What the task asks - Work out how many lines of the records contain "this". Answer with the number and nothing else.

******************************

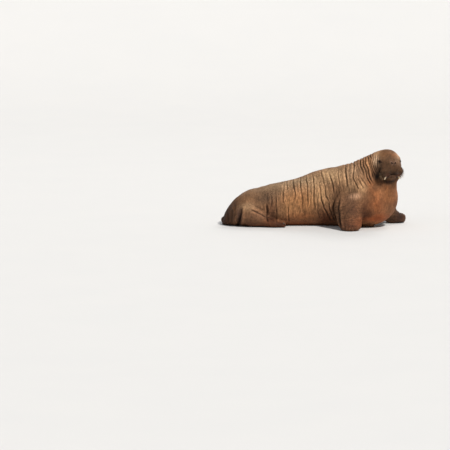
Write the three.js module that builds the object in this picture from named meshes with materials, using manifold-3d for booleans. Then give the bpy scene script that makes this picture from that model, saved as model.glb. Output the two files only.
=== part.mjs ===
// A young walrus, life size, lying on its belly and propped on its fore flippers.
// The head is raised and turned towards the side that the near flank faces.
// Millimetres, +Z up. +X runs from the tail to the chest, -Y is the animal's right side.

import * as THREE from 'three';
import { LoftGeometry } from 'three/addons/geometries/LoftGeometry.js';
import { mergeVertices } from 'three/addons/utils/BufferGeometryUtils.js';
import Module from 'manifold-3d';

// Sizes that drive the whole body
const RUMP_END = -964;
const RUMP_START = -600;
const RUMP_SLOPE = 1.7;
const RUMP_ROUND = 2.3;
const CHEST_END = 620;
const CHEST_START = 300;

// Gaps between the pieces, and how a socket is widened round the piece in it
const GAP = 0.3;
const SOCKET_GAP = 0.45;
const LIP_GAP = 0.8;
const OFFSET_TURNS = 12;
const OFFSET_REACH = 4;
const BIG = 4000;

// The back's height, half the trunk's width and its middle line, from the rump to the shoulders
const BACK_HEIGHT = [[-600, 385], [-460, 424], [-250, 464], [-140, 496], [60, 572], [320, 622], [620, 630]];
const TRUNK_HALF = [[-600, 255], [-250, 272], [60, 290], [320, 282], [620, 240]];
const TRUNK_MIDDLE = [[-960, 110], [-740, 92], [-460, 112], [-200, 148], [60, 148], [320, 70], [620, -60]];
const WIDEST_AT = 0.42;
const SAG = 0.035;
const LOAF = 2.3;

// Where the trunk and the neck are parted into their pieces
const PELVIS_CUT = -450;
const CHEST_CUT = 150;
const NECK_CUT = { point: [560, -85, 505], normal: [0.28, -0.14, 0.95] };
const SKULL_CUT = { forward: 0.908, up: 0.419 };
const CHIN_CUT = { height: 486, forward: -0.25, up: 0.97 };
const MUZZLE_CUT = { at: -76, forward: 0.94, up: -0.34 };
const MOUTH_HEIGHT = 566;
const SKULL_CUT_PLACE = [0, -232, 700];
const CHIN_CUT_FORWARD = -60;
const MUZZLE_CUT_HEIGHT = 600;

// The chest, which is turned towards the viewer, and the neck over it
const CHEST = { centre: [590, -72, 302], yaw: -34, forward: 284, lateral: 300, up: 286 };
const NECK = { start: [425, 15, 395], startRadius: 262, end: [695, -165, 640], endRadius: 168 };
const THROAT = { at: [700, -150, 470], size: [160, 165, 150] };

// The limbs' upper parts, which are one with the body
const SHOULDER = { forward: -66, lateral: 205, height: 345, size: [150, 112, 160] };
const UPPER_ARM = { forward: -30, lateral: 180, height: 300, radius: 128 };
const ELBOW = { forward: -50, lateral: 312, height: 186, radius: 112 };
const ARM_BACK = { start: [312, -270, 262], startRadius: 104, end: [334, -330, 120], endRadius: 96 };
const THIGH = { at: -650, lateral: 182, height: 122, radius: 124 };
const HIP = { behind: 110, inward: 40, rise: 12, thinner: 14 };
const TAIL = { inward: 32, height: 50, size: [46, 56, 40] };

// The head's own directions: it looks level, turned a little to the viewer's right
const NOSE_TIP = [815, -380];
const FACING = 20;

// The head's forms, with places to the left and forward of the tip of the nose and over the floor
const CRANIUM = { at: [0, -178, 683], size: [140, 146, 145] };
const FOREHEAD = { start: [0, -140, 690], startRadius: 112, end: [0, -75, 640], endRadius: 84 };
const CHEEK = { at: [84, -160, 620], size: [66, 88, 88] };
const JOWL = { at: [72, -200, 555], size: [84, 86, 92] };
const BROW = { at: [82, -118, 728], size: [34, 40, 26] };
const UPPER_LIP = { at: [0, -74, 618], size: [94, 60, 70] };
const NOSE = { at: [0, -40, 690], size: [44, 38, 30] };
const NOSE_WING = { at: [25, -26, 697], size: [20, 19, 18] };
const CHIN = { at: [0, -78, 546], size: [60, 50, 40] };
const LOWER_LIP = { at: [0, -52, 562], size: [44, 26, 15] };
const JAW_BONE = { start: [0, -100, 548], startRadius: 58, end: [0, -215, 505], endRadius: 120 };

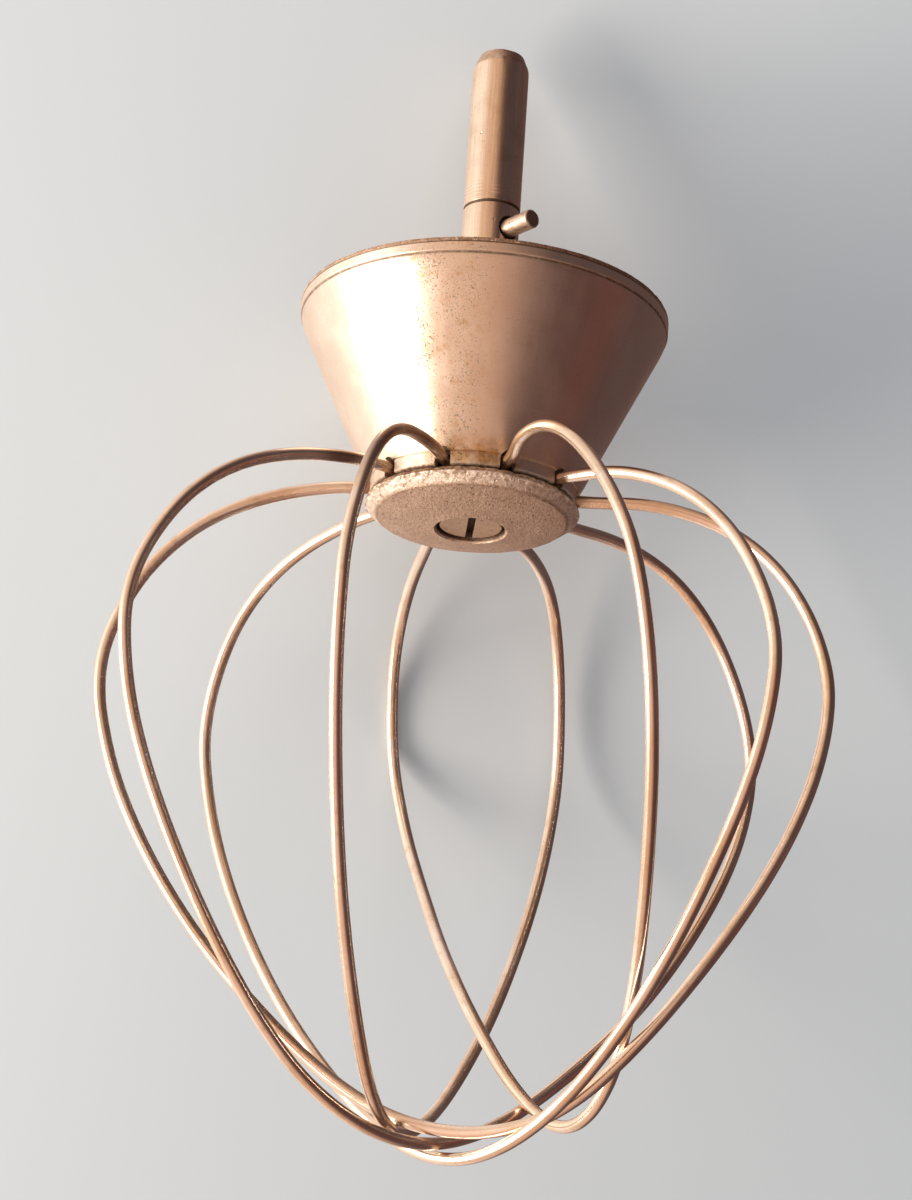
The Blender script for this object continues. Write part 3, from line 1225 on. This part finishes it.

******************************

Complete response - 2